* START *

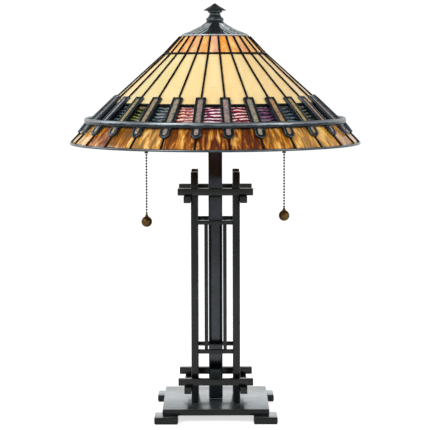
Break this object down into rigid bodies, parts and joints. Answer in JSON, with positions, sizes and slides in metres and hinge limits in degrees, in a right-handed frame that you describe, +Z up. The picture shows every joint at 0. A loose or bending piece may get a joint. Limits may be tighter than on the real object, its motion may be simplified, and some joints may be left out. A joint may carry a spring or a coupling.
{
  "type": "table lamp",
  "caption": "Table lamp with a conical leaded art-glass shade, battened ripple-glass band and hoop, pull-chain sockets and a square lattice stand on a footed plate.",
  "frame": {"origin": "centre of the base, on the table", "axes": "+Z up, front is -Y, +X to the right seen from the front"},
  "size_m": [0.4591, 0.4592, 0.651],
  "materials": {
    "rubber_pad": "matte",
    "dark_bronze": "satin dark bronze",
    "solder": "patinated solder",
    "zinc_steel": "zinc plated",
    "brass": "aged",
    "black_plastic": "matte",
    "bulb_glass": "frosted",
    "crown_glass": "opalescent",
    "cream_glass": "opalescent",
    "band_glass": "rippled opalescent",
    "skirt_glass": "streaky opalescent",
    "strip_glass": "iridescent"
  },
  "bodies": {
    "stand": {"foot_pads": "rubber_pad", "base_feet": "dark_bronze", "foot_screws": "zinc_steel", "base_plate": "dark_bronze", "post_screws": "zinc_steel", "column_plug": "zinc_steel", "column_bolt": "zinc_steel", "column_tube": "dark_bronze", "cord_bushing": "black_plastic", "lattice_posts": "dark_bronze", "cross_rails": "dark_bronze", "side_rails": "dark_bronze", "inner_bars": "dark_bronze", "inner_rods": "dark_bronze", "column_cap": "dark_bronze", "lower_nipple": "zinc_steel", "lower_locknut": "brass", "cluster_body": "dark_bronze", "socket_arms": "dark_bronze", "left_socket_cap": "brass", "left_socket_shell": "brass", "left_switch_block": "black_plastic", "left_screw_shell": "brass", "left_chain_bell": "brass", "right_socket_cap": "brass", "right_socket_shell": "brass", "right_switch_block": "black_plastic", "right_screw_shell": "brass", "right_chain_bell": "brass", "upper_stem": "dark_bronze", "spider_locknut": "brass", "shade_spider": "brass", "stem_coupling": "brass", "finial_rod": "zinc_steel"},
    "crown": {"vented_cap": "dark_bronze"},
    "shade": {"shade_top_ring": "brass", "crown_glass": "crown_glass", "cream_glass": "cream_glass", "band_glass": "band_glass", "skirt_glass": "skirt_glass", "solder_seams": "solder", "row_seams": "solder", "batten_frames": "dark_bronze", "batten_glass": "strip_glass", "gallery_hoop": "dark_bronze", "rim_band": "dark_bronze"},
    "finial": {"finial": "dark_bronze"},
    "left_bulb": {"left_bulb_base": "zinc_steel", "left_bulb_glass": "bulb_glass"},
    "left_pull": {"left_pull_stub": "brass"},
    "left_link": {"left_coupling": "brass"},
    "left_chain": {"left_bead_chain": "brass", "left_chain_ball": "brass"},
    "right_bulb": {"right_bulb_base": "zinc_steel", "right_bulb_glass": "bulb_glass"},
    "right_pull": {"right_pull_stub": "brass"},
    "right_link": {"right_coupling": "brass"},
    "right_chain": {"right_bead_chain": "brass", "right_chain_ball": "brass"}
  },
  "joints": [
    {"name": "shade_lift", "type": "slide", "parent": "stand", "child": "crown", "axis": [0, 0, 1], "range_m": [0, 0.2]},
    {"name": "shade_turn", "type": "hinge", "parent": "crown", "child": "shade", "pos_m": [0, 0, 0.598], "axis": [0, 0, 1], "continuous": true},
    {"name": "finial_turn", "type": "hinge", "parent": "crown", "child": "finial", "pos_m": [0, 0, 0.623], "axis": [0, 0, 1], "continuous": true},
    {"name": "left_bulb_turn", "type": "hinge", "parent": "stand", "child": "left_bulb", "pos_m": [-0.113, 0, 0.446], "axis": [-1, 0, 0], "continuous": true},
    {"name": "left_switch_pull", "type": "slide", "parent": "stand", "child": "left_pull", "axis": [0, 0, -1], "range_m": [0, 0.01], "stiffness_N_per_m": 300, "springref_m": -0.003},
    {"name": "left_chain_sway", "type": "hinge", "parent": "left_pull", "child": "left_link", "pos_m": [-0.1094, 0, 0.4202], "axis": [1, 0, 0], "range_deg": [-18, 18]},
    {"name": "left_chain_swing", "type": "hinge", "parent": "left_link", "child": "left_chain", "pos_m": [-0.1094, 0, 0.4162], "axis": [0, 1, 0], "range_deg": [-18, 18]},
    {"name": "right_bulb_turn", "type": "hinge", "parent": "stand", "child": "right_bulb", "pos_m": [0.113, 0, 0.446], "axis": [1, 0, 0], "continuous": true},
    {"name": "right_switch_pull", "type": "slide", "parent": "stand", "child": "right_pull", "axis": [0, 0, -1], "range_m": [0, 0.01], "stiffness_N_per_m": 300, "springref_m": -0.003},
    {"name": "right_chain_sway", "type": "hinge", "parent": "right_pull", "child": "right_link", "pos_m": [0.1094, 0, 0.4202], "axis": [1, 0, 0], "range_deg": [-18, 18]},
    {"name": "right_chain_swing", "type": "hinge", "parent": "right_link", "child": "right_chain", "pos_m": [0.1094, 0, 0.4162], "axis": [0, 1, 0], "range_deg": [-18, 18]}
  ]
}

* END *

= EXERCISE DESCRIPTION =
Please quote the data above in full, with no line missing.

= FULL SOLUTION =
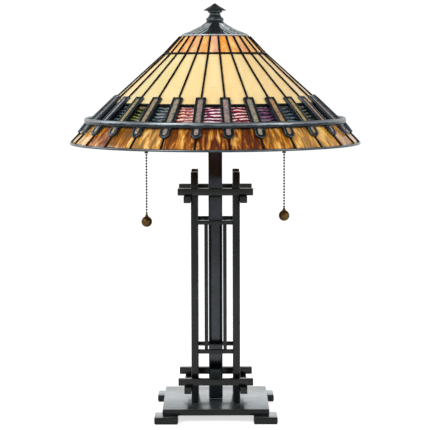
Break this object down into rigid bodies, parts and joints. Answer in JSON, with positions, sizes and slides in metres and hinge limits in degrees, in a right-handed frame that you describe, +Z up. The picture shows every joint at 0. A loose or bending piece may get a joint. Limits may be tighter than on the real object, its motion may be simplified, and some joints may be left out. A joint may carry a spring or a coupling.
{
  "type": "table lamp",
  "caption": "Table lamp with a conical leaded art-glass shade, battened ripple-glass band and hoop, pull-chain sockets and a square lattice stand on a footed plate.",
  "frame": {"origin": "centre of the base, on the table", "axes": "+Z up, front is -Y, +X to the right seen from the front"},
  "size_m": [0.4591, 0.4592, 0.651],
  "materials": {
    "rubber_pad": "matte",
    "dark_bronze": "satin dark bronze",
    "solder": "patinated solder",
    "zinc_steel": "zinc plated",
    "brass": "aged",
    "black_plastic": "matte",
    "bulb_glass": "frosted",
    "crown_glass": "opalescent",
    "cream_glass": "opalescent",
    "band_glass": "rippled opalescent",
    "skirt_glass": "streaky opalescent",
    "strip_glass": "iridescent"
  },
  "bodies": {
    "stand": {"foot_pads": "rubber_pad", "base_feet": "dark_bronze", "foot_screws": "zinc_steel", "base_plate": "dark_bronze", "post_screws": "zinc_steel", "column_plug": "zinc_steel", "column_bolt": "zinc_steel", "column_tube": "dark_bronze", "cord_bushing": "black_plastic", "lattice_posts": "dark_bronze", "cross_rails": "dark_bronze", "side_rails": "dark_bronze", "inner_bars": "dark_bronze", "inner_rods": "dark_bronze", "column_cap": "dark_bronze", "lower_nipple": "zinc_steel", "lower_locknut": "brass", "cluster_body": "dark_bronze", "socket_arms": "dark_bronze", "left_socket_cap": "brass", "left_socket_shell": "brass", "left_switch_block": "black_plastic", "left_screw_shell": "brass", "left_chain_bell": "brass", "right_socket_cap": "brass", "right_socket_shell": "brass", "right_switch_block": "black_plastic", "right_screw_shell": "brass", "right_chain_bell": "brass", "upper_stem": "dark_bronze", "spider_locknut": "brass", "shade_spider": "brass", "stem_coupling": "brass", "finial_rod": "zinc_steel"},
    "crown": {"vented_cap": "dark_bronze"},
    "shade": {"shade_top_ring": "brass", "crown_glass": "crown_glass", "cream_glass": "cream_glass", "band_glass": "band_glass", "skirt_glass": "skirt_glass", "solder_seams": "solder", "row_seams": "solder", "batten_frames": "dark_bronze", "batten_glass": "strip_glass", "gallery_hoop": "dark_bronze", "rim_band": "dark_bronze"},
    "finial": {"finial": "dark_bronze"},
    "left_bulb": {"left_bulb_base": "zinc_steel", "left_bulb_glass": "bulb_glass"},
    "left_pull": {"left_pull_stub": "brass"},
    "left_link": {"left_coupling": "brass"},
    "left_chain": {"left_bead_chain": "brass", "left_chain_ball": "brass"},
    "right_bulb": {"right_bulb_base": "zinc_steel", "right_bulb_glass": "bulb_glass"},
    "right_pull": {"right_pull_stub": "brass"},
    "right_link": {"right_coupling": "brass"},
    "right_chain": {"right_bead_chain": "brass", "right_chain_ball": "brass"}
  },
  "joints": [
    {"name": "shade_lift", "type": "slide", "parent": "stand", "child": "crown", "axis": [0, 0, 1], "range_m": [0, 0.2]},
    {"name": "shade_turn", "type": "hinge", "parent": "crown", "child": "shade", "pos_m": [0, 0, 0.598], "axis": [0, 0, 1], "continuous": true},
    {"name": "finial_turn", "type": "hinge", "parent": "crown", "child": "finial", "pos_m": [0, 0, 0.623], "axis": [0, 0, 1], "continuous": true},
    {"name": "left_bulb_turn", "type": "hinge", "parent": "stand", "child": "left_bulb", "pos_m": [-0.113, 0, 0.446], "axis": [-1, 0, 0], "continuous": true},
    {"name": "left_switch_pull", "type": "slide", "parent": "stand", "child": "left_pull", "axis": [0, 0, -1], "range_m": [0, 0.01], "stiffness_N_per_m": 300, "springref_m": -0.003},
    {"name": "left_chain_sway", "type": "hinge", "parent": "left_pull", "child": "left_link", "pos_m": [-0.1094, 0, 0.4202], "axis": [1, 0, 0], "range_deg": [-18, 18]},
    {"name": "left_chain_swing", "type": "hinge", "parent": "left_link", "child": "left_chain", "pos_m": [-0.1094, 0, 0.4162], "axis": [0, 1, 0], "range_deg": [-18, 18]},
    {"name": "right_bulb_turn", "type": "hinge", "parent": "stand", "child": "right_bulb", "pos_m": [0.113, 0, 0.446], "axis": [1, 0, 0], "continuous": true},
    {"name": "right_switch_pull", "type": "slide", "parent": "stand", "child": "right_pull", "axis": [0, 0, -1], "range_m": [0, 0.01], "stiffness_N_per_m": 300, "springref_m": -0.003},
    {"name": "right_chain_sway", "type": "hinge", "parent": "right_pull", "child": "right_link", "pos_m": [0.1094, 0, 0.4202], "axis": [1, 0, 0], "range_deg": [-18, 18]},
    {"name": "right_chain_swing", "type": "hinge", "parent": "right_link", "child": "right_chain", "pos_m": [0.1094, 0, 0.4162], "axis": [0, 1, 0], "range_deg": [-18, 18]}
  ]
}